:: Supplied records

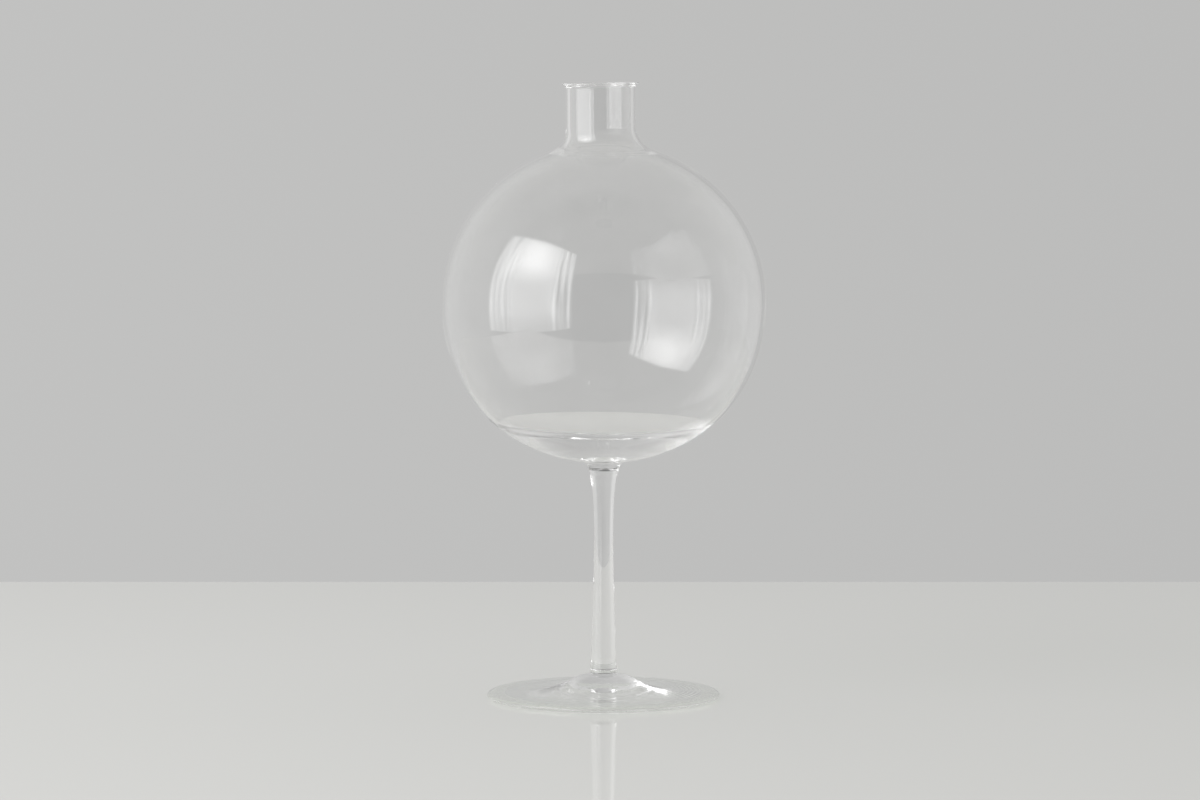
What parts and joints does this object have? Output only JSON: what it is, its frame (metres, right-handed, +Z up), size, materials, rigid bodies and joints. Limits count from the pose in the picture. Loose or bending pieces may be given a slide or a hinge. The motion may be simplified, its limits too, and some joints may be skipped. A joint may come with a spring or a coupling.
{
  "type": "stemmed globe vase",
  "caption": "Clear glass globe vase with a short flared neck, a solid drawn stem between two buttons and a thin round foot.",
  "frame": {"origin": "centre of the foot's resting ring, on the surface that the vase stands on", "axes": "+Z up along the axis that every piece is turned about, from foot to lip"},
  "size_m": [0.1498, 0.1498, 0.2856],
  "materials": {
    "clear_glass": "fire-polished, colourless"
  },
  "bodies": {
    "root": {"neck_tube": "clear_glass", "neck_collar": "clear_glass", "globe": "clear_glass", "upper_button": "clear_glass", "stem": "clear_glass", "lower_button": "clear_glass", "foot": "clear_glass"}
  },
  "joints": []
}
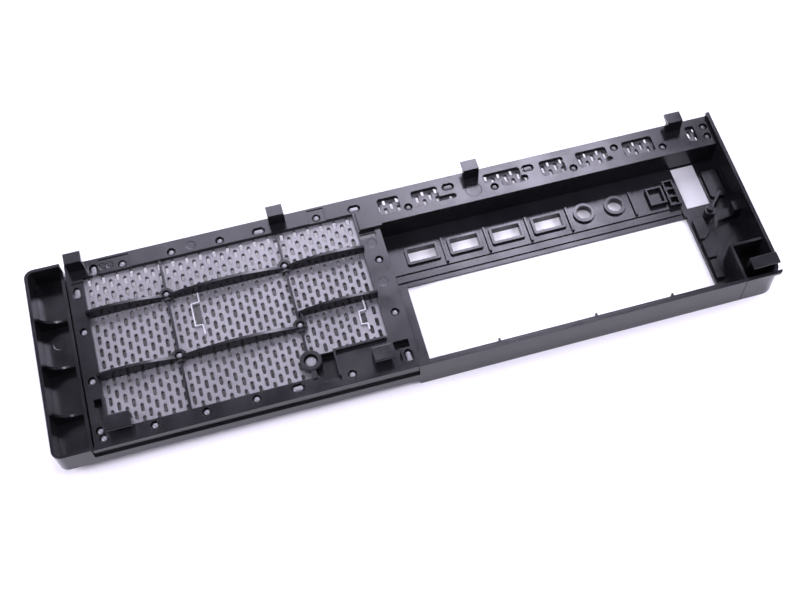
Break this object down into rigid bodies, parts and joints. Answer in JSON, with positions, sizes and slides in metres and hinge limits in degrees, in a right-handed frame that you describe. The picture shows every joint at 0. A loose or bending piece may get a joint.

::::

Problem to solve:
Restate the whole listing exactly.

Exercise answer:
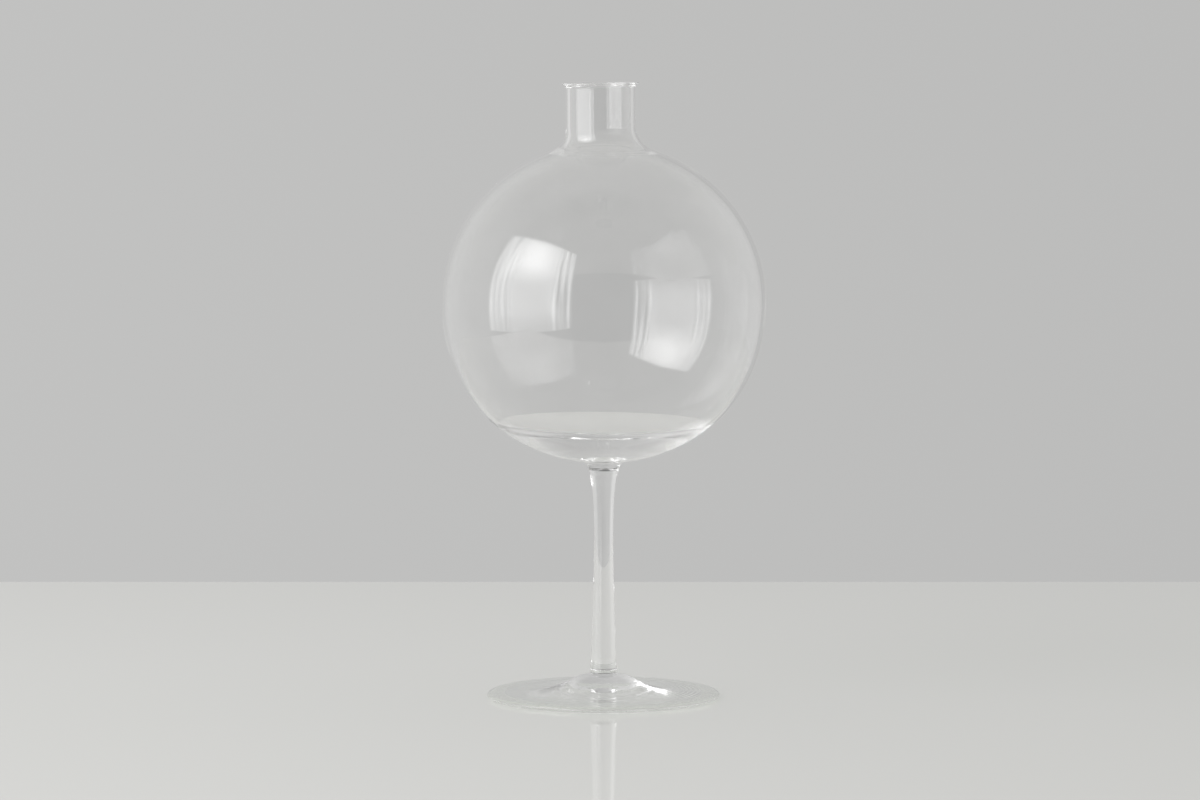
What parts and joints does this object have? Output only JSON: what it is, its frame (metres, right-handed, +Z up), size, materials, rigid bodies and joints. Limits count from the pose in the picture. Loose or bending pieces may be given a slide or a hinge. The motion may be simplified, its limits too, and some joints may be skipped. A joint may come with a spring or a coupling.
{
  "type": "stemmed globe vase",
  "caption": "Clear glass globe vase with a short flared neck, a solid drawn stem between two buttons and a thin round foot.",
  "frame": {"origin": "centre of the foot's resting ring, on the surface that the vase stands on", "axes": "+Z up along the axis that every piece is turned about, from foot to lip"},
  "size_m": [0.1498, 0.1498, 0.2856],
  "materials": {
    "clear_glass": "fire-polished, colourless"
  },
  "bodies": {
    "root": {"neck_tube": "clear_glass", "neck_collar": "clear_glass", "globe": "clear_glass", "upper_button": "clear_glass", "stem": "clear_glass", "lower_button": "clear_glass", "foot": "clear_glass"}
  },
  "joints": []
}
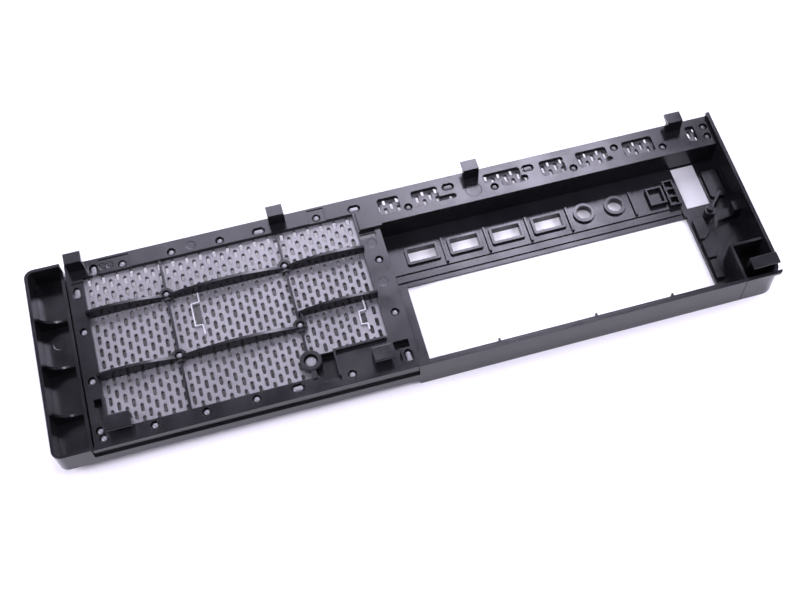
Break this object down into rigid bodies, parts and joints. Answer in JSON, with positions, sizes and slides in metres and hinge limits in degrees, in a right-handed frame that you describe. The picture shows every joint at 0. A loose or bending piece may get a joint.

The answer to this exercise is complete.